Repeat, please, only the lines from the top of the data down to the line with "# An outline"; include both of those lines.

| DATA EXTRACT |
[start]
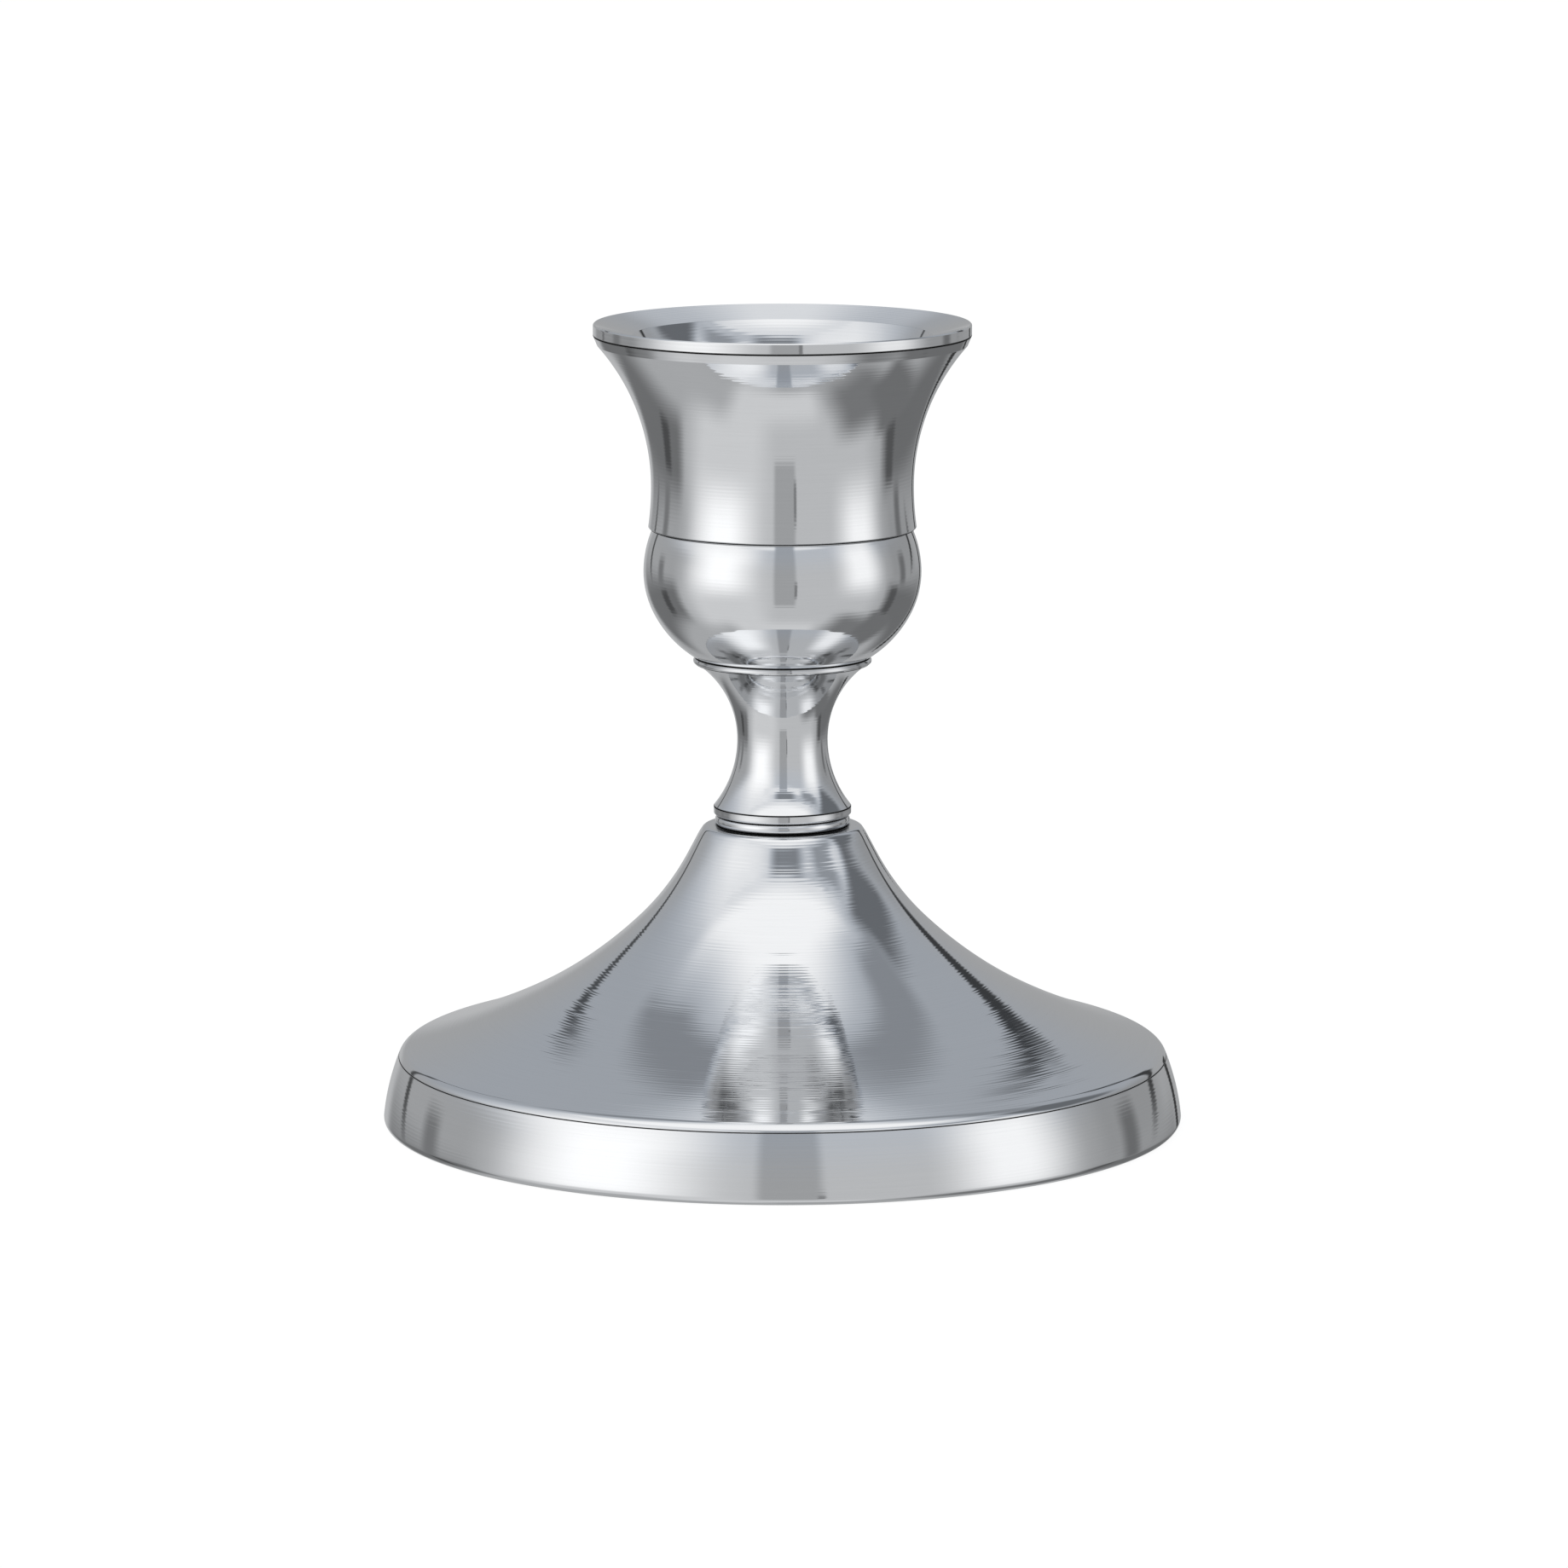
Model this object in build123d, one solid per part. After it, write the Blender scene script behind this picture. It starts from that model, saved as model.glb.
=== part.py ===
from build123d import *
import math
import os

# A short turned candlestick for one dinner candle.
# Millimetres, +Z up. The origin is on the candlestick's axis, on the surface that it stands on.
# Every piece but the screws' recesses and the spring washer's split is turned about Z.
# An outline is drawn in the r-z half plane: x is the radius and y is the height.

# ---- driving dimensions ----
HEIGHT = 77.8                 # rim of the cup above the table
FOOT_R = 38.02                # where the base's flat foot meets its rounded lip
NECK_Z = 29.1                 # flat top of the base
FOOT_BAND_Z = 30.2            # underside of the stem
BEAD_Z = 45.5                 # top of the stem's flange, where the bulb sits
SEAM_Z = 58.0                 # top of the bulb, where the cup sits
SOCKET_FLOOR_Z = 56.0         # floor of the candle socket
SOCKET_R = 11.25              # takes a dinner candle 22.2 mm across, with 0.15 mm all round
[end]
| TASK SOLUTION |
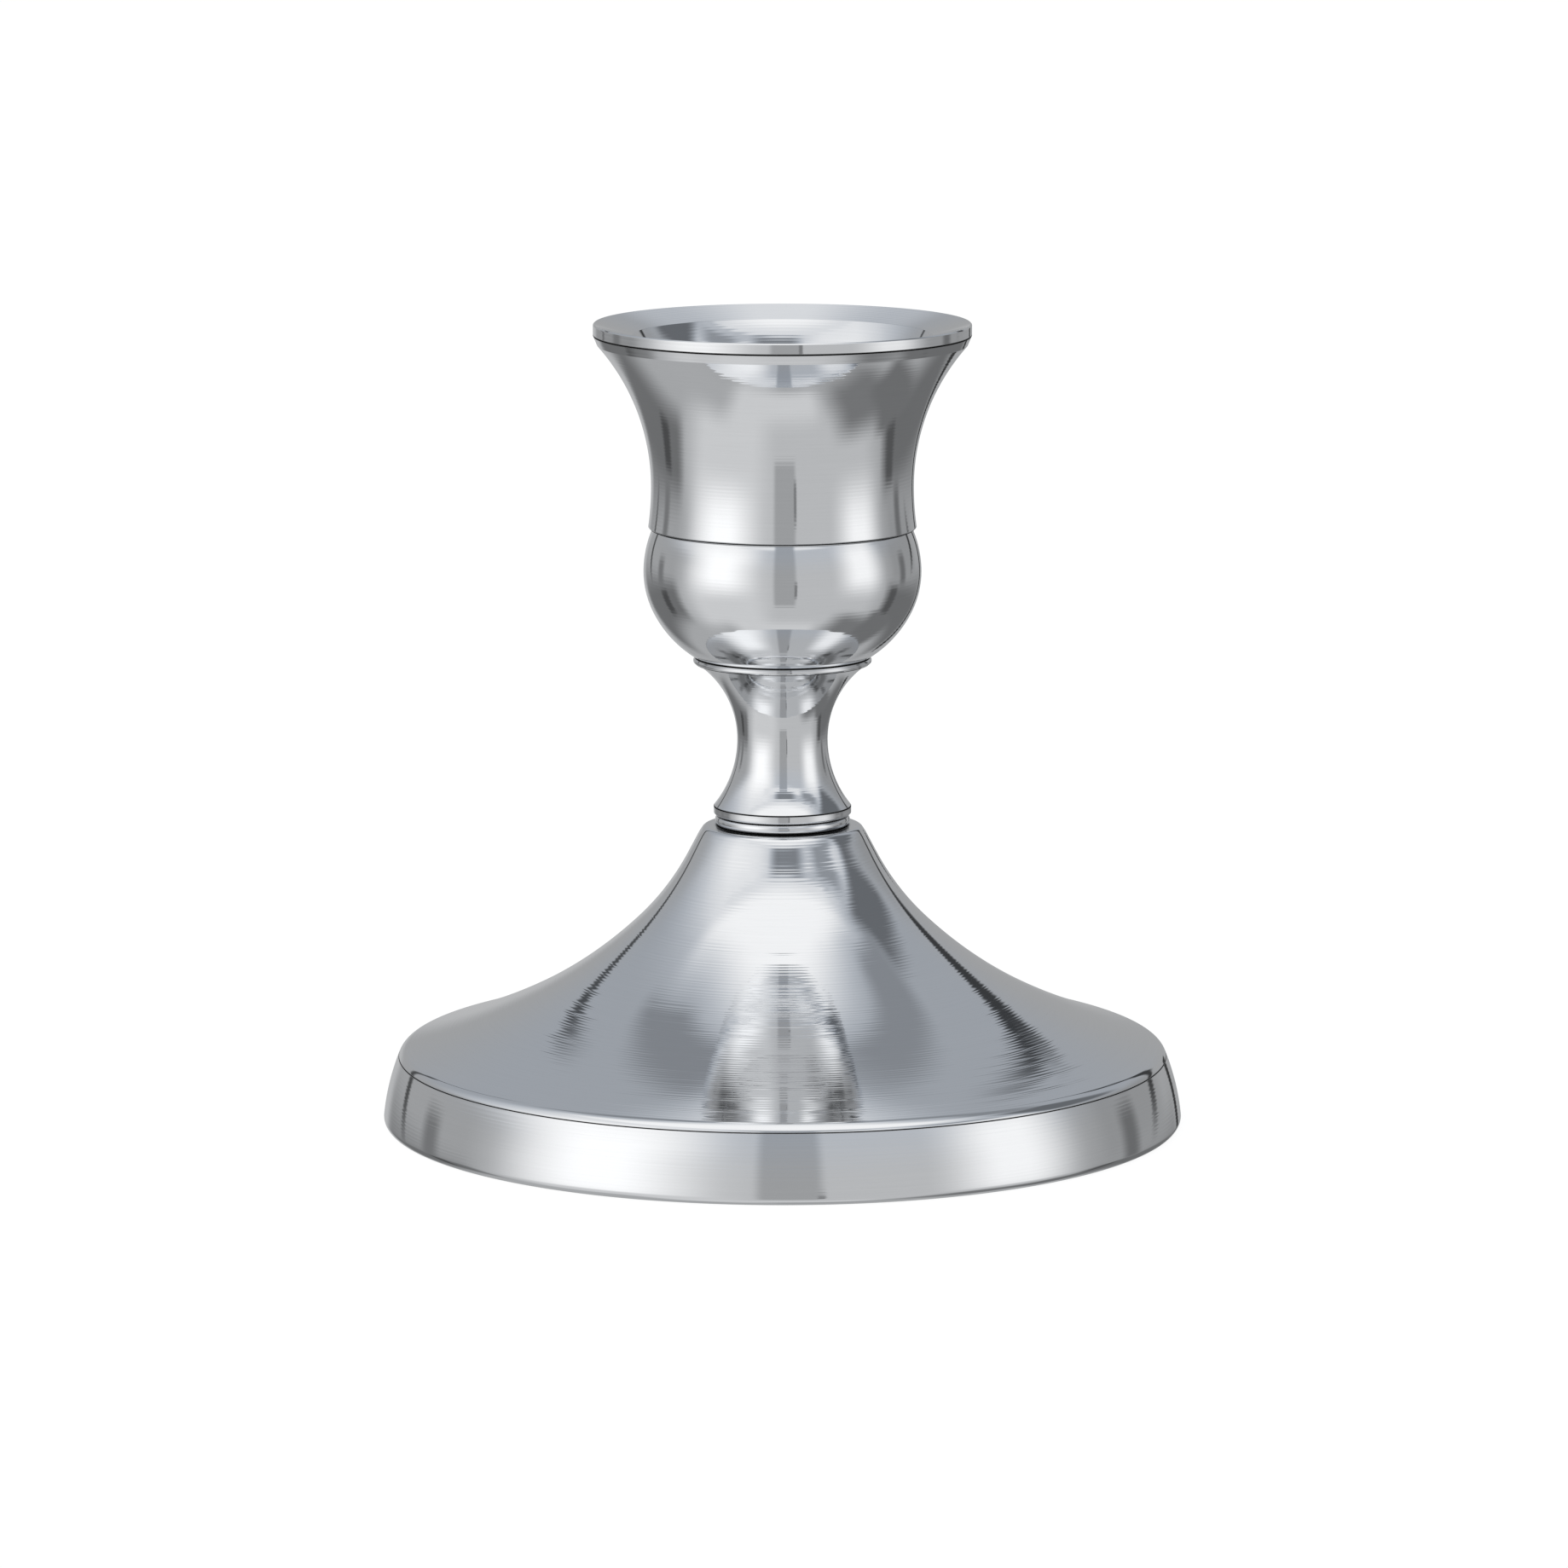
Model this object in build123d, one solid per part. After it, write the Blender scene script behind this picture. It starts from that model, saved as model.glb.
=== part.py ===
from build123d import *
import math
import os

# A short turned candlestick for one dinner candle.
# Millimetres, +Z up. The origin is on the candlestick's axis, on the surface that it stands on.
# Every piece but the screws' recesses and the spring washer's split is turned about Z.
# An outline is drawn in the r-z half plane: x is the radius and y is the height.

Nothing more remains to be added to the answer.